SAF is joined by the Firearms Policy Coalition, Firearms Policy Foundation, California Gun Rights Foundation and the Madison Society Foundation. They are represented by attorney Joseph G.S. Greenlee. The case is known as Rhode v. Becerra.

Rhode, a world-renowned competitive shooter, is a California resident. She quickly challenged the California ammunition requirement, the first such background check mandate in the country, when it was adopted. According to the amicus brief, this scheme is “complex, deficient, and ineffective.” It places a burden on every law-abiding gun owner in the state and often requires people to make two trips to the store just to purchase ammunition, and it still refuses about 16 percent of lawful purchases.

“California has some of the strictest, and over-bearing, draconian gun control laws in the nation,” said SAF founder and Executive Vice President Alan M. Gottlieb. “This ammunition background check requirement represents the foolishness of state gun laws at their worst.

“As we note in the brief,” he continued, “the state has offered no evidence that this background check requirement even works to prevent violent crimes involving firearms. What the law does accomplish is to inconvenience good citizens such as Kim Rhode, for whom competitive shooting is not just a hobby, but a vocation.

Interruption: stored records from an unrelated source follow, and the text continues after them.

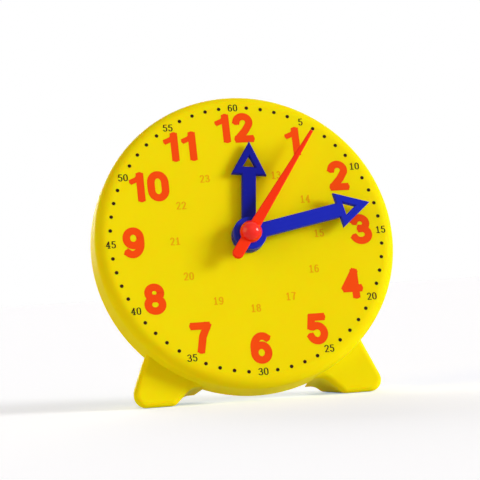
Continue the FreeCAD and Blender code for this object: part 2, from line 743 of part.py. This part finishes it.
# ------------------------------------------------------------------ setting knob, behind the cover
knob = new_body("setting_knob")
grip_front = "-knob_front_behind"
grip_back = "-knob_front_behind - knob_length"
neck_front = f"{wheel_back(3)} - play"
disc(knob, "grip", "knob_radius", grip_front, grip_back)
soften(knob, "back_edge", "knob_bevel", lambda edge: flat_at(edge, grip_back), kind="Chamfer")
disc(knob, "neck", "knob_neck", neck_front, grip_front)
flute = bore(
    knob, "flute", "knob_flute", grip_front, grip_back, ("knob_radius + knob_flute / 2", "0")
)
ring_of(knob, "flutes", [flute], "knob_flutes")
bore(knob, "arbor_hole", "pin_radius", neck_front, arbor_back)

# ------------------------------------------------------------------ check and write
document.recompute()
broken = [item.Label for item in document.Objects if {"Invalid", "Error"} & set(item.State)]
if broken:
    raise RuntimeError(f"not computed: {broken}")
for piece in document.findObjects("PartDesign::Body"):
    shape = piece.Shape
    if shape.isNull() or not shape.isValid() or shape.Volume <= 0:
        raise RuntimeError(f"{piece.Label} is not a valid solid")
    shape.exportStep(f"parts/{piece.Label}.step")
    print(piece.Label, len(shape.Solids), len(shape.Faces), round(shape.Volume, 1))
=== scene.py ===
import bpy, json, math
from mathutils import Matrix, Vector


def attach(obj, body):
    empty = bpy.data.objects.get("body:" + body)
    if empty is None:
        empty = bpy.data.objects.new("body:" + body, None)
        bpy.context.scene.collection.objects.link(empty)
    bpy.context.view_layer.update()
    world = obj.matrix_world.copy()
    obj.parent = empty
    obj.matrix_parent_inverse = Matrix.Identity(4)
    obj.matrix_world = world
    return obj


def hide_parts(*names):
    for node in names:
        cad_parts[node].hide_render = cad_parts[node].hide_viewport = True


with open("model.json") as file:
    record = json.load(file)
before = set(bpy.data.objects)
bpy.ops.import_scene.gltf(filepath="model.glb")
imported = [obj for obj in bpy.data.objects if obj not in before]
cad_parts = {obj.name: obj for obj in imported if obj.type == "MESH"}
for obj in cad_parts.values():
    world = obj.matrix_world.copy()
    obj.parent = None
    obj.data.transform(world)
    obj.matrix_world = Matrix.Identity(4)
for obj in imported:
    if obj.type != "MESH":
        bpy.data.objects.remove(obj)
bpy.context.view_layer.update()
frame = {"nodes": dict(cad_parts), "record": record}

# ------------------------------------------------------------------ where the clock is seen from
# The clock stands on a pale table and is seen from its left, from a little below the height of its
# own middle, through a long lens held slightly askew. The dial's own frame has x to the right and y
# up across the dial and z out of it, and the camera is given in that frame.
MM = 0.001
joints = {joint["name"]: joint for joint in frame["record"]["behaviour"]["joints"]}
into_dial = Vector(joints["minute_turn"]["axis"])
dial_right = Vector((1, 0, 0))
dial_up = dial_right.cross(into_dial)
on_dial = Matrix.Translation(joints["minute_turn"]["pos_m"]) @ Matrix(
    (dial_right, dial_up, -into_dial)
).transposed().to_4x4()

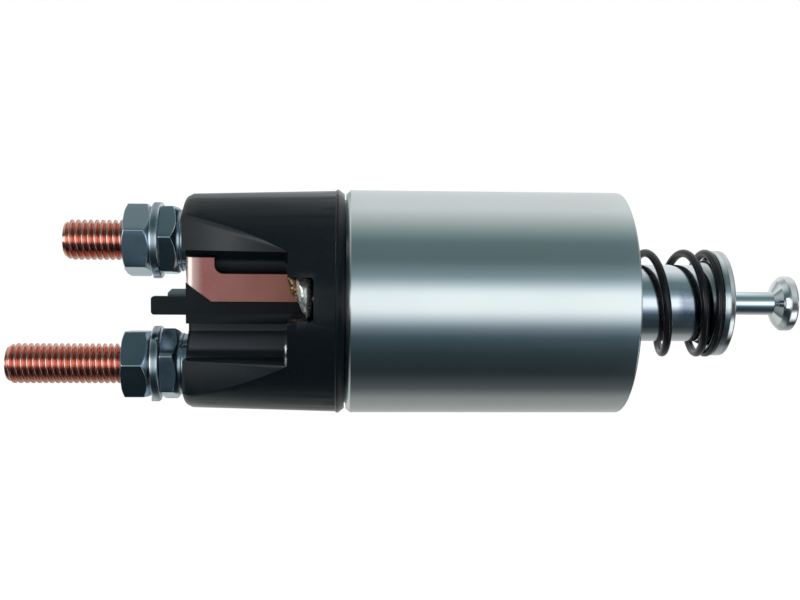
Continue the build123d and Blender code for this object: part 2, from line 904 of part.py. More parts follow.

It penalizes Kim and many other Californians who have committed no crime.”

Gottlieb said this case is important because the state’s defense of the ammunition background check is not supported by the facts, or in this case, lack of facts.

“There is simply no evidence that a background check requirement on ammunition has, or ever will, prevent a single crime involving a firearm, while placing a burden on thousands of California citizens by preventing them from buying ammunition and thus exercising their constitutional rights,” he said.